** Goal **
Quote all of the data below exactly, please.

** Information shown **

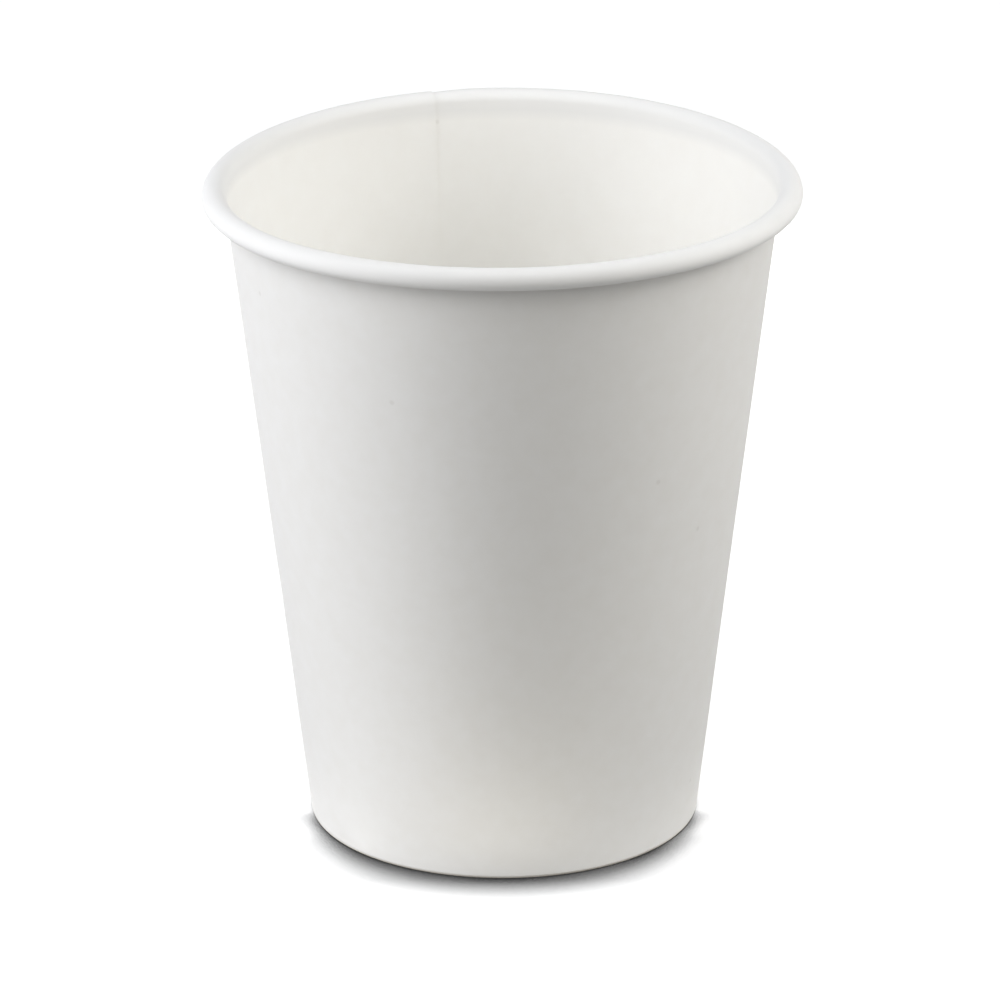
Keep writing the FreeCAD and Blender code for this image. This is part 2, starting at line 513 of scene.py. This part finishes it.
@dataclass
class SideWall:
    """The wall's blank: folded foot, lapped seam and rolled rim, made of one board.

    The rim isn't a true circle: rim_drop and rim_saddle lower it at both sides, and it leans
    down to the left by rim_tilt. The board wanders a little in the middle of the wall. It is
    still up to calm_reach above the table, and the wander grows over that height again and
    fades over it below the roll. The hem's inner face lies two boards deep, besides the
    bottom's skirt, and the knurl is pressed into what is more than hem_face_share boards deep.
    """

    sizes: CupSizes
    columns: int = 300
    ramp_columns: int = 9
    lap_columns: int = 15
    wall_rows: int = 60
    roll_rows: int = 9
    tuck_rows: int = 5
    fold_rows: int = 5
    hem_rows: int = 3
    knurl_every: int = 3
    knurl_depth: float = 0.09 * MM
    knurl_margin: float = 0.4 * MM
    hem_face_share: float = 1.8
    rim_drop: float = 0.31 * MM
    rim_tilt: float = 0.004
    rim_saddle: float = 0.32 * MM
    unevenness: float = 0.09 * MM
    unevenness_size: float = 19.0 * MM
    calm_reach: float = 12.0 * MM
    dint_height: float = 33.0 * MM
    dint_angle: float = math.radians(183.0)
    dint_reach: float = 2.6 * MM
    dint_depth: float = 0.16 * MM

    def build(self) -> bpy.types.Object:
        """Models the wall and dresses it.

        Returns:
            The finished piece.
        """
        s = self.sizes
        piece = self.joined(self.foot_ring(), self.wrapped_wall())
        dress(piece, OUTSIDE_BOARD, COATED_BOARD, CUT_BOARD)
        displace(piece, self.unevenness_at, Push.THROUGH_BOARD,
                 texture=clouds("board_unevenness", self.unevenness_size))
        displace(piece, self.dint_at, Push.THROUGH_BOARD)
        displace(piece, self.rim_drop_at, Push.UP_DOWN)
        give_thickness(piece, s.board)
        self.press_knurl(piece)
        smooth(piece)
        return piece

    @property
    def column_angle(self) -> float:
        """Turn from one column of faces to the next."""
        return 2 * math.pi / self.columns

    def foot_ring(self) -> bpy.types.Object:
        """Draws the fold and the hem and spins them all the way round.

        Returns:
            The ring, up to where the side seam starts.
        """
        s = self.sizes
        down = -math.pi / 2 - s.taper
        spacing = s.board + s.base_board + 2 * s.film
        flat = (spacing - 2 * s.fold_radius) / math.cos(s.taper)
        fold_z = s.board / 2 + s.fold_radius * (1 - math.sin(s.taper))
        pen = SectionPen("foot", s.wall_radius(s.seam_lift, s.board / 2), s.seam_lift, down)
        pen.run((s.seam_lift - fold_z) / math.cos(s.taper), 1)
        pen.turn(s.fold_radius, math.pi / 2 - s.taper, self.fold_rows)
        pen.run(flat, 1)
        pen.turn(s.fold_radius, math.pi / 2 + s.taper, self.fold_rows)
        pen.run(self.knurl_margin, 1)
        pen.run((s.hem_height - pen.z) / math.cos(s.taper), self.hem_rows)
        pen.wrap(2 * math.pi, self.columns)
        return pen.piece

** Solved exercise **
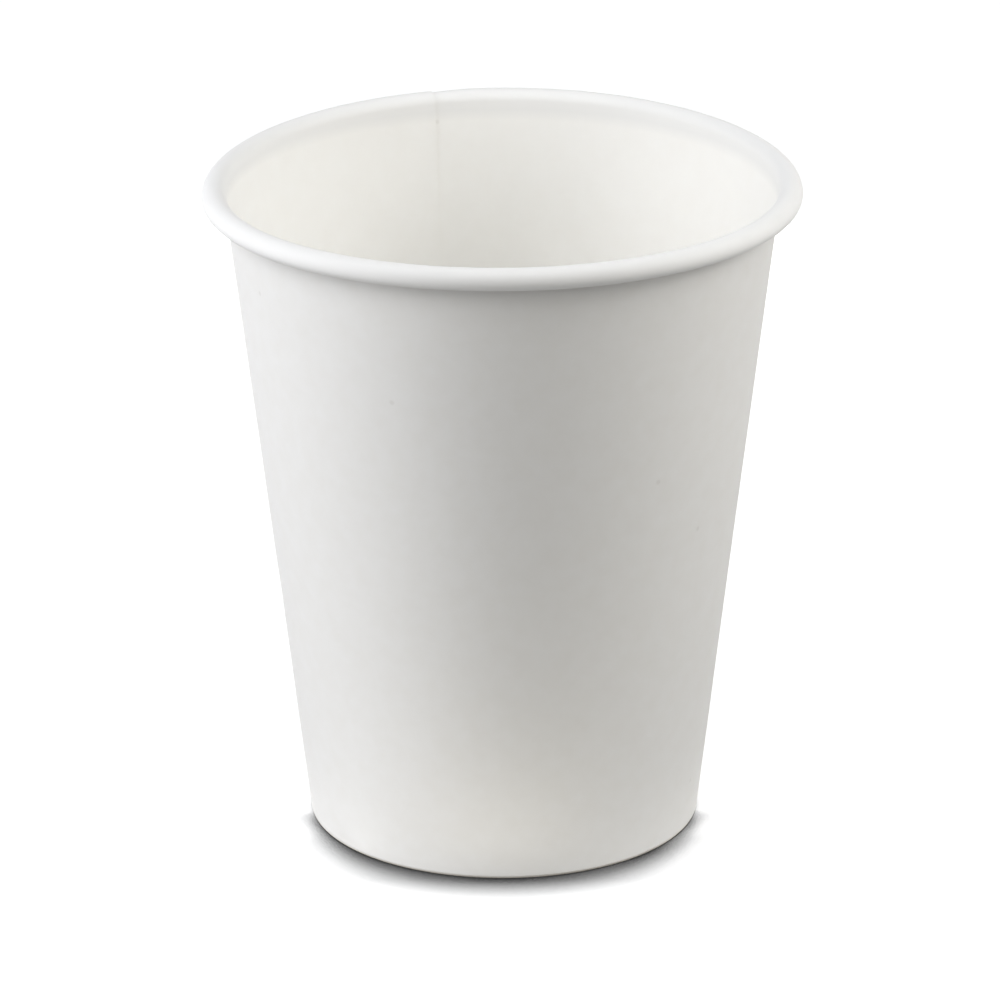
Keep writing the FreeCAD and Blender code for this image. This is part 2, starting at line 513 of scene.py. This part finishes it.
@dataclass
class SideWall:
    """The wall's blank: folded foot, lapped seam and rolled rim, made of one board.

    The rim isn't a true circle: rim_drop and rim_saddle lower it at both sides, and it leans
    down to the left by rim_tilt. The board wanders a little in the middle of the wall. It is
    still up to calm_reach above the table, and the wander grows over that height again and
    fades over it below the roll. The hem's inner face lies two boards deep, besides the
    bottom's skirt, and the knurl is pressed into what is more than hem_face_share boards deep.
    """

    sizes: CupSizes
    columns: int = 300
    ramp_columns: int = 9
    lap_columns: int = 15
    wall_rows: int = 60
    roll_rows: int = 9
    tuck_rows: int = 5
    fold_rows: int = 5
    hem_rows: int = 3
    knurl_every: int = 3
    knurl_depth: float = 0.09 * MM
    knurl_margin: float = 0.4 * MM
    hem_face_share: float = 1.8
    rim_drop: float = 0.31 * MM
    rim_tilt: float = 0.004
    rim_saddle: float = 0.32 * MM
    unevenness: float = 0.09 * MM
    unevenness_size: float = 19.0 * MM
    calm_reach: float = 12.0 * MM
    dint_height: float = 33.0 * MM
    dint_angle: float = math.radians(183.0)
    dint_reach: float = 2.6 * MM
    dint_depth: float = 0.16 * MM

    def build(self) -> bpy.types.Object:
        """Models the wall and dresses it.

        Returns:
            The finished piece.
        """
        s = self.sizes
        piece = self.joined(self.foot_ring(), self.wrapped_wall())
        dress(piece, OUTSIDE_BOARD, COATED_BOARD, CUT_BOARD)
        displace(piece, self.unevenness_at, Push.THROUGH_BOARD,
                 texture=clouds("board_unevenness", self.unevenness_size))
        displace(piece, self.dint_at, Push.THROUGH_BOARD)
        displace(piece, self.rim_drop_at, Push.UP_DOWN)
        give_thickness(piece, s.board)
        self.press_knurl(piece)
        smooth(piece)
        return piece

    @property
    def column_angle(self) -> float:
        """Turn from one column of faces to the next."""
        return 2 * math.pi / self.columns

    def foot_ring(self) -> bpy.types.Object:
        """Draws the fold and the hem and spins them all the way round.

        Returns:
            The ring, up to where the side seam starts.
        """
        s = self.sizes
        down = -math.pi / 2 - s.taper
        spacing = s.board + s.base_board + 2 * s.film
        flat = (spacing - 2 * s.fold_radius) / math.cos(s.taper)
        fold_z = s.board / 2 + s.fold_radius * (1 - math.sin(s.taper))
        pen = SectionPen("foot", s.wall_radius(s.seam_lift, s.board / 2), s.seam_lift, down)
        pen.run((s.seam_lift - fold_z) / math.cos(s.taper), 1)
        pen.turn(s.fold_radius, math.pi / 2 - s.taper, self.fold_rows)
        pen.run(flat, 1)
        pen.turn(s.fold_radius, math.pi / 2 + s.taper, self.fold_rows)
        pen.run(self.knurl_margin, 1)
        pen.run((s.hem_height - pen.z) / math.cos(s.taper), self.hem_rows)
        pen.wrap(2 * math.pi, self.columns)
        return pen.piece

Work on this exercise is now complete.